Below is a listing; reproduce each line of it exactly.

============

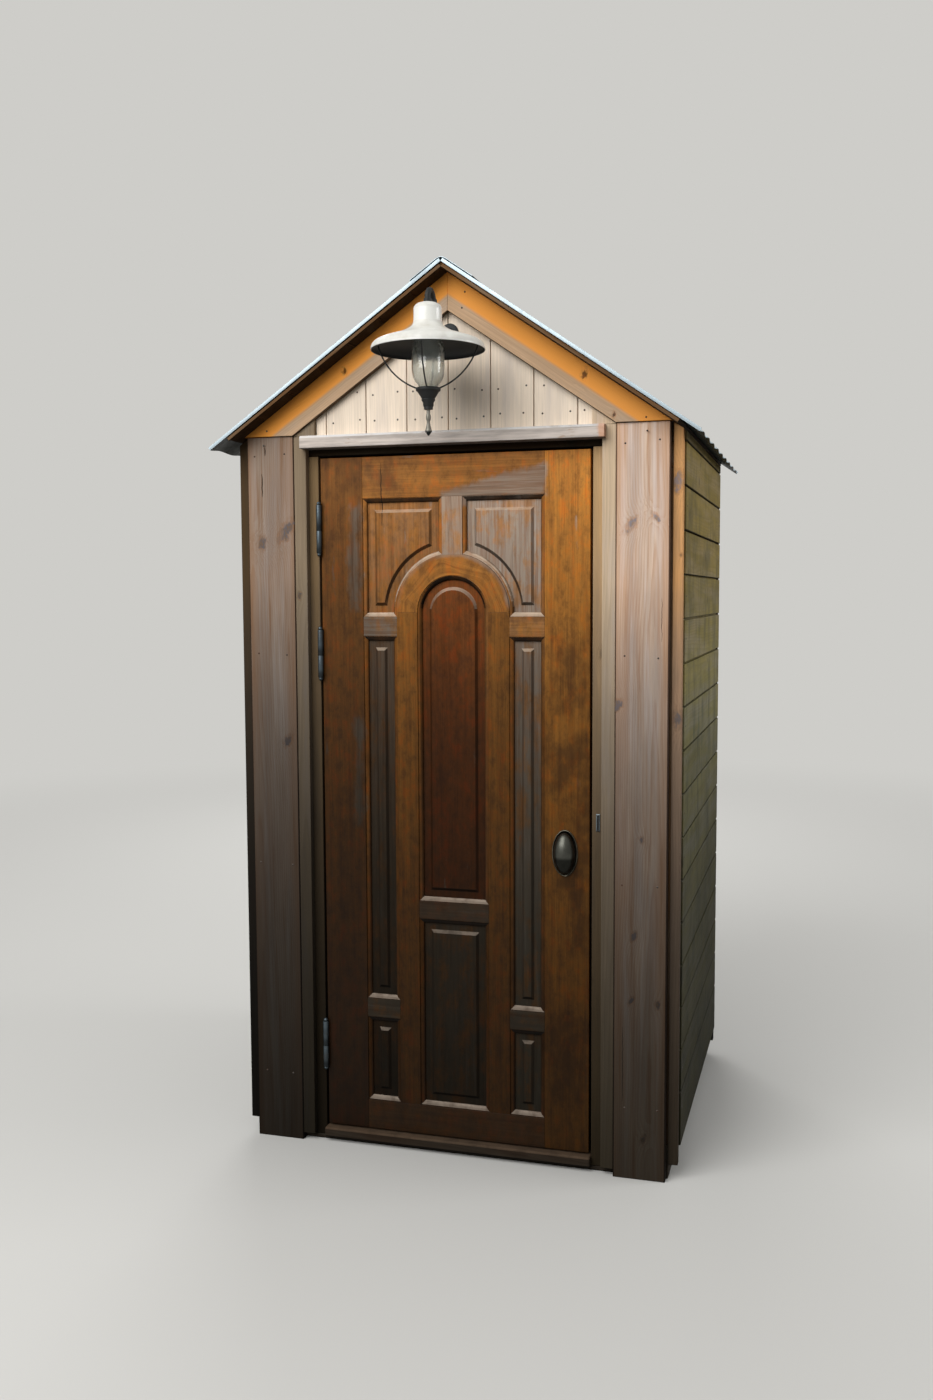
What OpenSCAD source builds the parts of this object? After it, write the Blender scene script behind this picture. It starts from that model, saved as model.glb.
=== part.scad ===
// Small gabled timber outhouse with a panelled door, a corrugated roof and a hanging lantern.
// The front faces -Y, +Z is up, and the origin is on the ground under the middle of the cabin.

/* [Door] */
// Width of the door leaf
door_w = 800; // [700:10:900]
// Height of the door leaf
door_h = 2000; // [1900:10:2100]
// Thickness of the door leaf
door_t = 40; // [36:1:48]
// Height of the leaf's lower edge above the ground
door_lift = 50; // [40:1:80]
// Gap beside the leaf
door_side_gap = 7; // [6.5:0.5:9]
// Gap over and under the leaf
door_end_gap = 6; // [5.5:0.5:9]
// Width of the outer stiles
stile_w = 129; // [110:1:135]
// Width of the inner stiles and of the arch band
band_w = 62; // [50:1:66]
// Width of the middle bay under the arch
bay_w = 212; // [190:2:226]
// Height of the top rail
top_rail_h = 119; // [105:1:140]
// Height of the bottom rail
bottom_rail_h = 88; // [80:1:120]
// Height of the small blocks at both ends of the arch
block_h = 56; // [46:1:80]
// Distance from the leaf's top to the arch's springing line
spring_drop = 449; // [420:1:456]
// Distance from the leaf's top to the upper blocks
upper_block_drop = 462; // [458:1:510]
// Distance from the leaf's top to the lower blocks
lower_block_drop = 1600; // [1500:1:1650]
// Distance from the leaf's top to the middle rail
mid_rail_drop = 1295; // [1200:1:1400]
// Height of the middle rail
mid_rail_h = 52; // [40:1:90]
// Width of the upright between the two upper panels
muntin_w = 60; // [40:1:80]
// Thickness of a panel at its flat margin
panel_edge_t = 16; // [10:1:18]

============

Expected output.
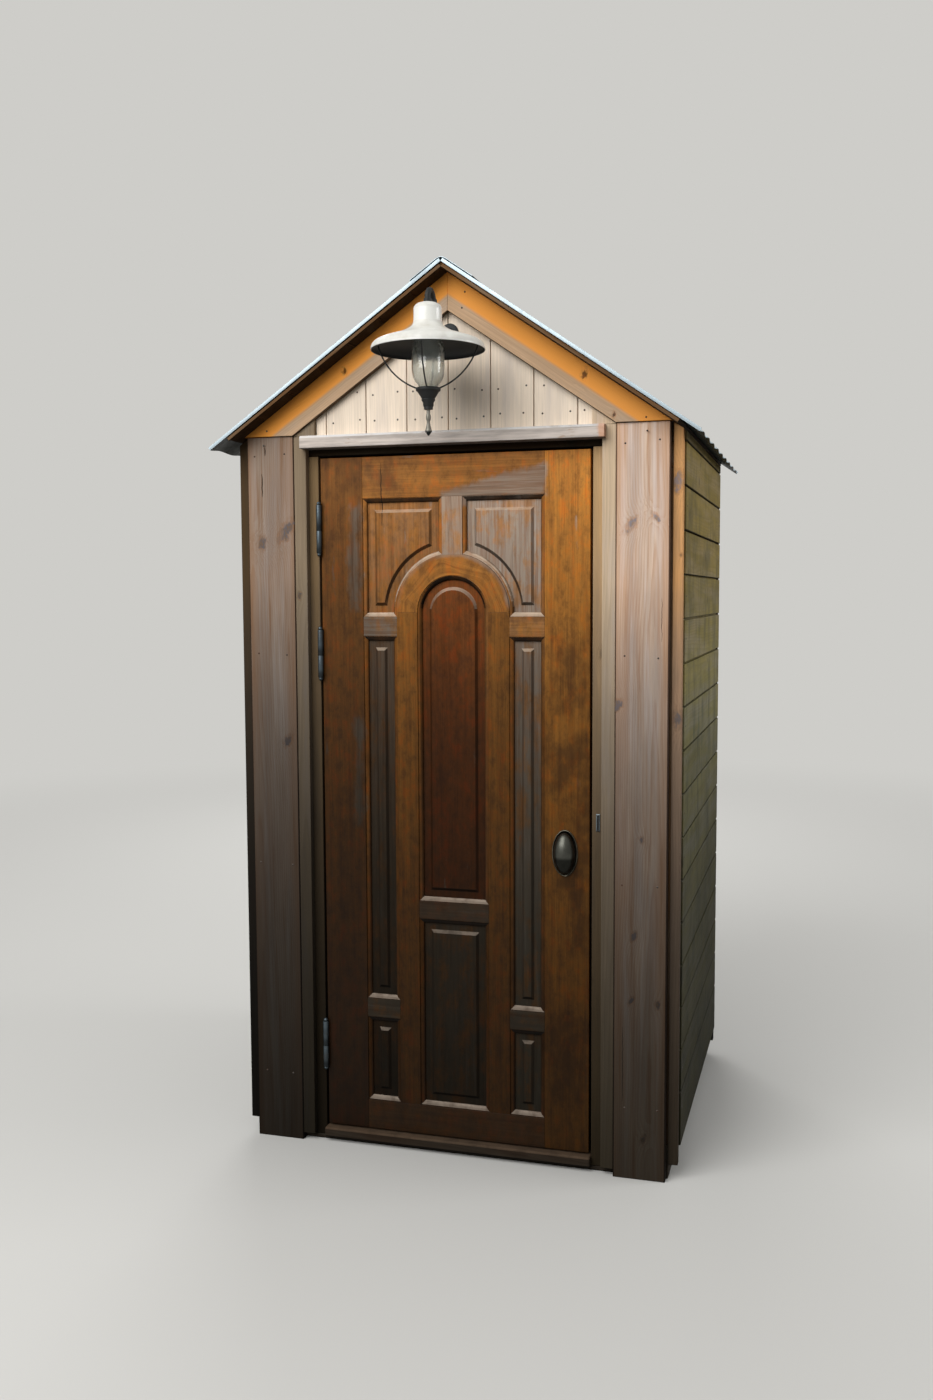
What OpenSCAD source builds the parts of this object? After it, write the Blender scene script behind this picture. It starts from that model, saved as model.glb.
=== part.scad ===
// Small gabled timber outhouse with a panelled door, a corrugated roof and a hanging lantern.
// The front faces -Y, +Z is up, and the origin is on the ground under the middle of the cabin.

/* [Door] */
// Width of the door leaf
door_w = 800; // [700:10:900]
// Height of the door leaf
door_h = 2000; // [1900:10:2100]
// Thickness of the door leaf
door_t = 40; // [36:1:48]
// Height of the leaf's lower edge above the ground
door_lift = 50; // [40:1:80]
// Gap beside the leaf
door_side_gap = 7; // [6.5:0.5:9]
// Gap over and under the leaf
door_end_gap = 6; // [5.5:0.5:9]
// Width of the outer stiles
stile_w = 129; // [110:1:135]
// Width of the inner stiles and of the arch band
band_w = 62; // [50:1:66]
// Width of the middle bay under the arch
bay_w = 212; // [190:2:226]
// Height of the top rail
top_rail_h = 119; // [105:1:140]
// Height of the bottom rail
bottom_rail_h = 88; // [80:1:120]
// Height of the small blocks at both ends of the arch
block_h = 56; // [46:1:80]
// Distance from the leaf's top to the arch's springing line
spring_drop = 449; // [420:1:456]
// Distance from the leaf's top to the upper blocks
upper_block_drop = 462; // [458:1:510]
// Distance from the leaf's top to the lower blocks
lower_block_drop = 1600; // [1500:1:1650]
// Distance from the leaf's top to the middle rail
mid_rail_drop = 1295; // [1200:1:1400]
// Height of the middle rail
mid_rail_h = 52; // [40:1:90]
// Width of the upright between the two upper panels
muntin_w = 60; // [40:1:80]
// Thickness of a panel at its flat margin
panel_edge_t = 16; // [10:1:18]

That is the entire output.